Assurances from OpenAI that GPT-4 would be “safer and more aligned … and 40% more likely to produce factual responses,” according to a blog post that accompanied the release, should be taken with a fistful of sodium. Even co-founder Sam Altman admitted the latest version was “still flawed, still limited.” And he added that “it still seems more impressive on first use than it does after you spend more time with it.”

“If these hallucinations are not caught before being published, then at best you are providing your audience with false information, and at worst opening your business up to significant reputational damage.”
Greg Bortkiewicz, digital marketing consultant at Magenta Associates, a U.K. integrated communications consultancy.

Bortkiewicz’s take on GPT-4 was: “It can hallucinate answers and produce inappropriate content, and it still doesn’t know about events after Sept. 2021.” He advised organizations to use it similarly to its predecessor: namely, as a “support tool rather than a content production tool – and with plenty of human oversight.”

Indeed, U.K.-based technologist James Bridle agreed in an essay – published by The Guardian, coincidentally, a couple of days after GPT-4 was launched – that AI “is inherently stupid.” He wrote: “It has read most of the internet, and it knows what human language is supposed to sound like, but it has no relation to reality whatsoever.” 

As such, Bridle urged leaders to take an ambivalent approach to ChatGPT and AI in general. He added that believing it was “knowledgeable or meaningful [was] actively dangerous. It risks poisoning the well of collective thought, and of our ability to think at all.”

Put another way, relying on AI to work its magic could make organizations cut corners, and if stakeholders found out, this might be brand-damaging. 

Sending the wrong message

For instance, in late February, officials at Vanderbilt University, Tennessee, were forced to issue a hasty apology after using ChatGPT to write a consoling email, signed by two administrators (but with the small print revealing the actual author), to students following a mass shooting at Michigan State University. Bridle noted how the original message “felt both morally wrong and somehow false or uncanny to many.” But, he added: “It seems there are many areas of life where the intercession of machines requires some deeper thought.”

Moreover, training data deployed in real-world conditions will cause the AI to misbehave. Victor Botev, CTO and co-founder at Iris.ai, a Norway-headquartered start-up focused on researching and developing AI technologies, asked: “ChatGPT has been trained with millions upon millions of scraped text samples, but how many internet forums or blog posts contain obscure scientific terminology? And of those, how many even use them correctly?” Therefore, he argued that funding this area of intense study for AI researchers was critical.
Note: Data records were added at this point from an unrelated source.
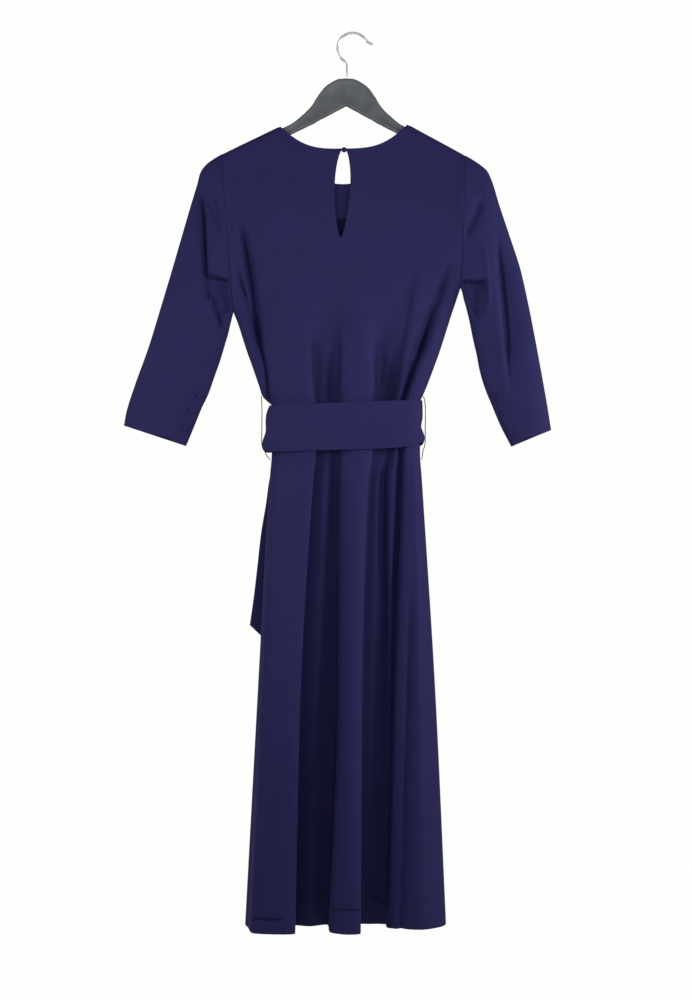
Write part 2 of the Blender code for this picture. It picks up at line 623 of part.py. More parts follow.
def belt():
    for name, face in (("belt_front", 1), ("belt_back", -1)):
        rows = []
        for r in range(len(BELT_ROWS)):
            row = [belt_point(r, face * math.pi * k / BELT_STEPS) for k in range(BELT_STEPS + 1)]
            part_edge(row[0], row[1], face, 0.0, DOUBLE_CLOTH, 0)
            part_edge(row[-1], row[-2], face, 0.0, DOUBLE_CLOTH, 0)
            rows.append(row)
        GRIDS[name] = rows
        sheet(name, rows, "navy crepe", DOUBLE_CLOTH)


def belt_knot():
    """A soft round knot, drawn in across its middle, from a coarse cage."""
    shape = bmesh.new()
    bmesh.ops.create_cube(shape, size=1.0)
    bmesh.ops.subdivide_edges(shape, edges=shape.edges, cuts=2, use_grid_fill=True)
    for vert in shape.verts:
        band = abs(vert.co.z) < 0.2
        vert.co.x *= KNOT_SIZE[0] * (0.82 if band else 1.0)
        vert.co.y *= KNOT_SIZE[1] * (1.12 if band else 1.0)
        vert.co.z *= KNOT_SIZE[2]
        vert.co = (vert.co + Vector(KNOT_CENTRE)) * MM
    mesh = bpy.data.meshes.new("belt_knot")
    shape.to_mesh(mesh)
    shape.free()
    mesh.shade_smooth()
    made = place("belt_knot", mesh, "navy crepe")
    soft = made.modifiers.new("soft", "SUBSURF")
    soft.levels = 1
    soft.render_levels = 1


def tie_end(side):
    """One hanging end of the belt, lying on the skirt's front, with its slanting cut."""
    end = TIE_ENDS[side]
    lift = (CLOTH + DOUBLE_CLOTH) / 2 + SEAM + ON_FACETS
    rows = []
    last = len(TIE_ROWS) - 1
    for r, z in enumerate(TIE_ROWS):
        skirt = section(FRONT_FOLDS, BACK_FOLDS, 1, z)
        under = [p.y for p in skirt if end.left[r] - 12 < p.x < end.right[r] + 12]
        y = max(max(under) + lift, KNOT_CENTRE[1] - 3.0 * r)
        row = []
        for k in range(TIE_STEPS + 1):
            share = k / TIE_STEPS
            slant = share if end.lead > 0 else 1 - share
            drop = abs(end.lead) * slant * (r / last) ** 3
            bow = TIE_BOW * math.sin(math.pi * share)
            row.append(Vector((mix(end.left[r], end.right[r], share), y + bow, z - drop)))
        rows.append(row)
    for r in range(1, last):        # no sudden steps down the length
        for k in range(TIE_STEPS + 1):
            rows[r][k].y = max(rows[r][k].y, (rows[r - 1][k].y + rows[r + 1][k].y) / 2)
    return sheet("tie_end_" + side, rows, "navy crepe", DOUBLE_CLOTH)


def down_seam(side, z):
    """Point of a side seam at a height, on the straight lines between the cloth's rows."""
    column = 0 if side == "left" else -1
    ends = [row[column] for row in GRIDS["dress_back"] if row[column].z < SIDES[side].underarm[1]]
    upper, lower = next(pair for pair in zip(ends, ends[1:]) if pair[1].z <= z <= pair[0].z)
    return upper.lerp(lower, (upper.z - z) / (upper.z - lower.z))


def belt_loop(side):
    """Thread loop at the side seam, which the belt passes through."""
    out, angle = (-1, math.pi) if side == "left" else (1, 0.0)
    points = []
    reach = [belt_point(r, angle).x for r in range(len(BELT_ROWS))]
    clear = (min(reach) if out < 0 else max(reach)) + out * (DOUBLE_CLOTH / 2 + THREAD / 2 + SEAM)
    for k in range(LOOP_STEPS + 1):
        share = k / LOOP_STEPS
        z = mix(*LOOP_ENDS, share)
        seam = down_seam(side, z)
        away = ease(share / 0.13) * ease((1 - share) / 0.13)
        start = seam.x + out * (CLOTH / 2 + THREAD / 2 + SEAM + 0.4)
        points.append(Vector((mix(start, clear, away), seam.y, z)))
    wire("belt_loop_" + side, points, THREAD, "navy thread")


# ---------------------------------------------------------------------------- the hanger
def hanger_body():
    """Crown and two arms: rounded sections lofted from tip to tip."""
    arm = HANGER_SECTIONS
    stations = [s._replace(x=-s.x) for s in reversed(arm)] + list(arm[1:])
    shape = bmesh.new()
    rings = []
    for s in stations:
        middle = (s.top + s.bottom) / 2 + HANGER_TILT * s.x
        ring = []
        for k in range(HANGER_SIDES):
            up, deep = rounded(2 * math.pi * (k + 0.5) / HANGER_SIDES, HANGER_POWER)
            at = Vector((HANGER_CENTRE_X + s.x, deep * s.half_depth,
                         middle + up * (s.top - s.bottom) / 2))
            ring.append(shape.verts.new(at * MM))
        rings.append(ring)
    for a, b in zip(rings, rings[1:]):
        for k in range(HANGER_SIDES):
            after = (k + 1) % HANGER_SIDES
            shape.faces.new((a[k], b[k], b[after], a[after]))
    shape.faces.new(rings[0])
    shape.faces.new(reversed(rings[-1]))
    bmesh.ops.recalc_face_normals(shape, faces=shape.faces)
    mesh = bpy.data.meshes.new("hanger_body")
    shape.to_mesh(mesh)
    shape.free()
    mesh.shade_smooth()
    return place("hanger_body", mesh, "black plastic")


def hanger_hook():
    """Wire hook: stem, slanting neck, round bow and flared tip."""
    centre = Vector((-DRESS_MIDDLE, 0, HOOK_WIRE / 2 - HOOK_RADIUS))
    foot = HANGER_SECTIONS[0].top + SEAM
    route = [Vector((HOOK_STEM_X + aside, 0, foot + up)) for aside, up in HOOK_NECK]
    for k in range(9):
        angle = math.radians(mix(HOOK_START, HOOK_END, k / 8))
        route.append(centre + Vector((math.cos(angle), 0, math.sin(angle))) * HOOK_RADIUS)
    route.extend(Vector((x, 0, z)) for x, z in HOOK_TIP)
    return wire("hanger_hook", between(route, 2), HOOK_WIRE, "chromed wire", sides=3)


# -------------------------------------------------------------------------------- build
def build():
    for old in list(bpy.data.objects):
        bpy.data.objects.remove(old, do_unlink=True)
    collection = bpy.data.collections.new("a_line_dress")
    bpy.context.scene.collection.children.link(collection)
    panel("dress_back", BACK_FOLDS, FRONT_FOLDS, -1, (2, 12), keyhole_fold=7)
    panel("dress_front", FRONT_FOLDS, BACK_FOLDS, 1, (2, 10))
    for side in ("left", "right"):
        sleeve(side)
        cuff(side)
        tie_end(side)
        belt_loop(side)
    neck_facing()
    neck_button()
    belt()
    belt_knot()
    hanger_body()
    hanger_hook()


build()
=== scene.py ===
import math
from collections import namedtuple

import bmesh
import bpy
import numpy as np
from mathutils import Matrix, Vector, noise
from mathutils.bvhtree import BVHTree


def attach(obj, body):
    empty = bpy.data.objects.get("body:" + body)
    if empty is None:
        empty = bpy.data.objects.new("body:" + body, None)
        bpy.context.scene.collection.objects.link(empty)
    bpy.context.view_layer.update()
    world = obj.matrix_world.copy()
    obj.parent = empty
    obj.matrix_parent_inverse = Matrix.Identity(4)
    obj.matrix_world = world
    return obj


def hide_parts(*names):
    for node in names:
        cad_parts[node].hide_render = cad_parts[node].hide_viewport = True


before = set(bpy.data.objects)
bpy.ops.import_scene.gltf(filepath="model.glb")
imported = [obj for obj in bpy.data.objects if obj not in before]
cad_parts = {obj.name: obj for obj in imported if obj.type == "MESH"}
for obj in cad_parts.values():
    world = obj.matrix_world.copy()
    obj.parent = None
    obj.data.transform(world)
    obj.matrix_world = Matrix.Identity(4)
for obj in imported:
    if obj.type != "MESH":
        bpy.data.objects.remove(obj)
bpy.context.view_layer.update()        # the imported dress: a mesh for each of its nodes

# An A-line dress of navy crepe with three-quarter sleeves and a tie belt, on a coat hanger.
# The tables are in millimetres from the middle of the dress; left is -X and the back is -Y.
MM = 0.001
DRESS_MIDDLE = -9.0         # x of the dress's centre line from the hook's
CLOTH = 1.0                 # crepe with its turned edges
DOUBLE_CLOTH = 2.0          # the belt, sewn double
SEAM = 0.3
CAD_CLOTH = 1.6             # wall of the plain model, which pieces that lie on the dress clear
DOUBLE_ROUND = 0.7          # how far the belt's edges are rounded
OUTWARDS = {"left": -1, "right": 1}

# --- camera, light, floor
VIEW_DISTANCE, SENSOR_HEIGHT = 3.0, 24.0
VIEW_X, VIEW_Z = -0.0106, -0.7363
VIEW_HALF_HEIGHT = 0.79     # what the picture's upper half takes in at the dress
FLOOR_Z = -1.75
CARD_POWER = 11             # of each card that the hook's wire mirrors


def placed(name, data):
    """A new object in the scene."""
    made = bpy.data.objects.new(name, data)
    bpy.context.scene.collection.objects.link(made)
    return made


def set_camera():
    data = bpy.data.cameras.new("view")
    data.sensor_fit = "VERTICAL"
    data.sensor_height = SENSOR_HEIGHT
    data.lens = SENSOR_HEIGHT / 2 * VIEW_DISTANCE / VIEW_HALF_HEIGHT
    data.clip_start = 0.05
    camera = placed("view", data)
    camera.location = (VIEW_X, -VIEW_DISTANCE, VIEW_Z)
    camera.rotation_euler = (math.radians(90), 0, 0)
    bpy.context.scene.camera = camera


def soft_light(name, at, towards, size, power, colour=(1, 1, 1), spread=180):
    data = bpy.data.lights.new(name, "AREA")
    data.shape = "RECTANGLE"
    data.size, data.size_y = size
    data.energy = power
    data.color = colour
    data.spread = math.radians(spread)
    light = placed(name, data)
    light.location = at
    light.rotation_euler = (Vector(towards) - Vector(at)).to_track_quat("-Z", "Y").to_euler()
    light.visible_camera = False
    return light


def set_cards(wire):
    """White cards round the hook, which light nothing else, for its plating to mirror."""
    only = bpy.data.collections.new("mirrors the cards")
    only.objects.link(wire)
    for name, x, y in (("front card", 0, -1.3), ("left card", -1.3, -0.1), ("right card", 1.3, -0.1)):
        card = soft_light(name, (x, y, 0.1), (0, 0, -0.03), (2.4, 2.4), CARD_POWER)
        card.light_linking.receiver_collection = only


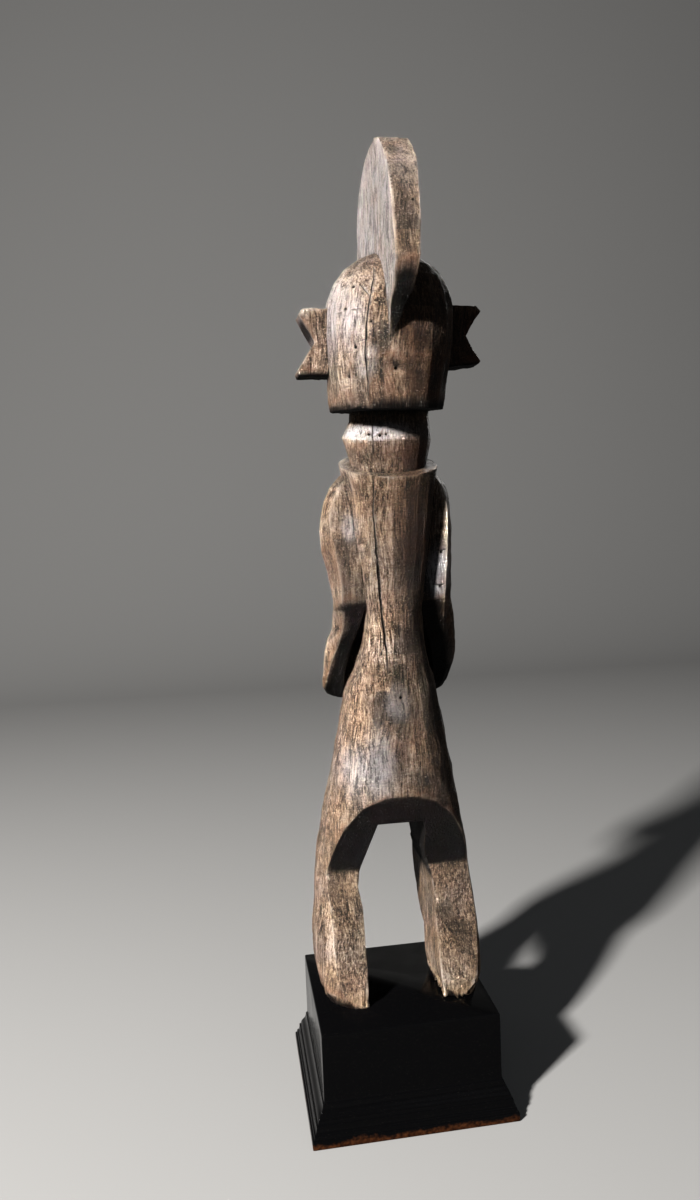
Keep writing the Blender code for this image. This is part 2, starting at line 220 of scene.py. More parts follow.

So too, would be ensuring appropriate checks and balances were in place.

How worrying, then, that Microsoft – an organization that in January announced a new “multiyear, multibillion-dollar investment [in OpenAI] to accelerate AI breakthroughs” – recently laid off an ethical AI team.

“ChatGPT has been trained with millions upon millions of scraped text samples, but how many internet forums or blog posts contain obscure scientific terminology? And of those, how many even use them correctly?”
Victor Botev, CTO and co-founder at Iris.ai, an AI research startup.

Botev stressed the importance of establishing and strengthening guardrails, upgrading the robustness of data structures, and shifting the mindset and data from “quantity to quality.” He said large language models offered “endless possibilities, but their turn in the spotlight exposes unsolved questions: factual accuracy, knowledge validation, and faithfulness to an underlying message.” 

The Bulgarian national pointed out that while Microsoft and other large corporations had “the resources and technological heft” to tackle some of the issues regarding general search results, “this won’t work for everybody.” 

Botev added: “To solve these issues for niche domains and business applications requires substantial investment. Otherwise, these models are unusable. Ultimately, to build trust in AI’s decision-making process, we must prioritize explainability and transparency.”